One conclusion is that video codecs (and JPEG codecs...) should support a save/restore interface to give a succinct summary of their internal state that can be thawed out elsewhere to let you resume from that point. We've shown now that if you have that (at least for VP8, but probably also for VP9/H.264/265 as these are very similar) you can do a lot of cool tricks, even trouncing H.264/265-based videoconferencing apps on quality and delay. (Code here: https://github.com/excamera/alfalfa). Mosh (mobile shell) is really about the same thing and is sort of videoconferencing for terminals -- if you have a purely functional ANSI terminal emulator with a save/restore interface that expresses its state succinctly (relative to an arbitrary prior state), you can do the same tricks of syncing the server-to-client state at whatever interval you want and recovering efficiently from dropped updates.
For lambda, it's fun to imagine that every compute-intensive job you might run (video filters or search, machine learning, data visualization, ray tracing) could show the user a button that says, "Do it locally [1 hour]" and a button next to it that says, "Do it in 10,000 cores on lambda, one second each, and you'll pay 25 cents and it will take one second."
One downside with your approach is that you have to code many keyframes that are eventually thrown away. Keyframes are often expensive to encode because their bitrate is so much higher. Have you considered "synthesizing" fake keyframes somehow, such as doing an especially fast and stupid encode for them? Also, artifacts from keyframes tend to be a lot different from inter predicted frames, so would encoding a keyframe, plus a second frame, then throwing away both yield a quality improvement at the final pass (at the cost of more wasted computation)?
Re: having to code many keyframes that are thrown away, in practice we're using vpxenc for the initial pass, and it's just a heck of a lot faster than our own C++ codec (whose benefit is that it can encode and decode a frame relative to a caller-supplied state). We then use our own encoder to re-encode the first frame of each chunk as an interframe (in terms of the exiting state of the previous chunk), and that one encode ends up being slower than encoding six frames with vpxenc (see figure 4). So in a real system, you're absolutely right that this is another optimization opportunity, but I think for our purposes there's a lot of other low-hanging fruit we'd want to tackle first.
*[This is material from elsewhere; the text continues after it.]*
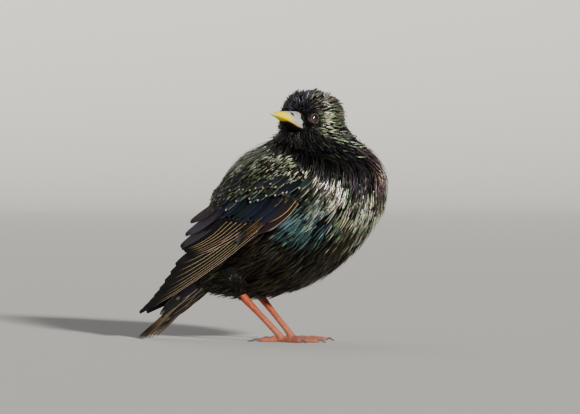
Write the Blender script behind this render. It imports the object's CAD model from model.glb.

It looks like the Lambda worker limit is now bumped up to 1000, and with the possibility of automatic worker limit upgrades upon request if things like S3 triggers are being used.
Any idea what upper limits AWS is now allowing upon request?
(The video codec is https://github.com/excamera/alfalfa, and the lambda framework is https://github.com/excamera/mu .)
The value of doing video processing with general-purpose compute is either A) you can adopt new codecs quickly (to save operational costs), or B) you can do processing in batch with older/slower/off-peak compute resources (to save capital costs).
If a company was going to spend $XM on engineers to build a low-latency video processing solution at scale, you'd go for the "remove-a-layer-of-abstraction" of thousands of tiny threads: purpose-built real-time encoding silicon.
Even a real-time hardware encoder isn't enough for the target use-case here, where the user already has the video in the cloud and wants to apply a transformation (like an edit or filter) and then re-encode the results. ExCamera is trying to make that as interactive/quick as possible. "Real-time" on an hourlong video would still mean waiting like an hour for each operation.
Ultimately, YouTube uses chunks of 128 frames each because it's too expensive to put key frames much more frequently than that, and other transcoding services will face a similar limitation. ExCamera's purely functional encoder lets it use chunks smaller than the interval between key frames, so the effective degree of parallelism can be a lot higher.
(Obviously there's a lot of overhead from using a software codec -- we think hardware codecs should support a "save/restore state" interface too. I think we do have to prototype first in software to demonstrate the benefits before hardware people will take us seriously.)
Why no comparison to the currently established approach of encoding chunks of 5sec/128frames, all in parallel?
The paper mentions this approach, but only compares to single- and multi-threaded vpx. As a reader I'm left wondering if it is because this approach leads to a similar overall encoding time.
The paper also fails to mention that keyframes are also there in regular intervals to help seeking, especially for streaming video.
Also the way of measuring youtube "encoding time" is ridiculous. This probably measures the length of the encode job queue and currently available unused compute in gc2.
The vpx runs were done on normal VMs. But I see that approaching a smaller runtimes, VMs are not economical.
The theoretical bound of splitting the source material into 5s chunks and encoding them all in parallel is still a useful comparison to make. Especially considering an endless supply of jobs keeping VMs busy.